Required work: Copy every line from the records below that holds the word "pose".

---------- Material for the task

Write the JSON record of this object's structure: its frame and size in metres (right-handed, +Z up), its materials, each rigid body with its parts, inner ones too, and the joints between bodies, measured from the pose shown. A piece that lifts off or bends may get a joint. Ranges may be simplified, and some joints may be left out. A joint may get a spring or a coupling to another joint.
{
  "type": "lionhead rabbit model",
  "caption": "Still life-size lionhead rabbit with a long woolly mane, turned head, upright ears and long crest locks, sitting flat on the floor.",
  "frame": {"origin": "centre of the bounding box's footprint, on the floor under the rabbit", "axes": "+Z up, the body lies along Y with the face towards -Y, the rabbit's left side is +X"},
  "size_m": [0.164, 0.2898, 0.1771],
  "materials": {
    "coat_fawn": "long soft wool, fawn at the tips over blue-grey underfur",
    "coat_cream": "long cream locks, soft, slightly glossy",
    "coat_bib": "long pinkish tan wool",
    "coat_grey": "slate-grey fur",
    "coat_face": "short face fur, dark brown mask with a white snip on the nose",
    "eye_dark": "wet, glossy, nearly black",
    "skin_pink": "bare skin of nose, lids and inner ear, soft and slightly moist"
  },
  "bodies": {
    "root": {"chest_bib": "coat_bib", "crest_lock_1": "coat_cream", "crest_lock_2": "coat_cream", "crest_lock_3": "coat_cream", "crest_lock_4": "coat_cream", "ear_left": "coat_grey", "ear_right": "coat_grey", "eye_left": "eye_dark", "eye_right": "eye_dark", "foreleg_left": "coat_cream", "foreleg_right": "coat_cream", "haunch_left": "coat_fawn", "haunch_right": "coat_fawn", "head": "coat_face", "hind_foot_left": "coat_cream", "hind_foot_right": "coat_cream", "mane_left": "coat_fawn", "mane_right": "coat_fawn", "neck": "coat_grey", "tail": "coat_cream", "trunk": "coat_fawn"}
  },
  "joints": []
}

--------------------
---------- Material for the task

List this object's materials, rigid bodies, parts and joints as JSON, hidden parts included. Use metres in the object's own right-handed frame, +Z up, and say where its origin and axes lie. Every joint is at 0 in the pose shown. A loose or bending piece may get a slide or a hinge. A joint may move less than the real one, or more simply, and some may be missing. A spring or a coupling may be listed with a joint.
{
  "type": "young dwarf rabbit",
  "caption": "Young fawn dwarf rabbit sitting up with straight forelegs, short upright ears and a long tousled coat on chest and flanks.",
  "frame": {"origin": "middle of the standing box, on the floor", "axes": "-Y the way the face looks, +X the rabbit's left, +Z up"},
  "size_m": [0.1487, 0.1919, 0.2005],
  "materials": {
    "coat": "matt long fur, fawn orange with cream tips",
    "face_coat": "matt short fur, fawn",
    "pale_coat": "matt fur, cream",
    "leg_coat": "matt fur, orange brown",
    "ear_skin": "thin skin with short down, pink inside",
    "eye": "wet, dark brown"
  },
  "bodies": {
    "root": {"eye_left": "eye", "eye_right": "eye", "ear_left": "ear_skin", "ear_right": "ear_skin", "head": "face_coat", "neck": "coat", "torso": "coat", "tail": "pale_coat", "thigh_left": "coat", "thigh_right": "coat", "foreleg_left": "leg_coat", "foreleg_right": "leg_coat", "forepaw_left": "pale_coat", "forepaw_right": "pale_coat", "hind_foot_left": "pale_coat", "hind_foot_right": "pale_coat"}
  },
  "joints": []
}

--------------------

Complete response:
Write the JSON record of this object's structure: its frame and size in metres (right-handed, +Z up), its materials, each rigid body with its parts, inner ones too, and the joints between bodies, measured from the pose shown. A piece that lifts off or bends may get a joint. Ranges may be simplified, and some joints may be left out. A joint may get a spring or a coupling to another joint.
List this object's materials, rigid bodies, parts and joints as JSON, hidden parts included. Use metres in the object's own right-handed frame, +Z up, and say where its origin and axes lie. Every joint is at 0 in the pose shown. A loose or bending piece may get a slide or a hinge. A joint may move less than the real one, or more simply, and some may be missing. A spring or a coupling may be listed with a joint.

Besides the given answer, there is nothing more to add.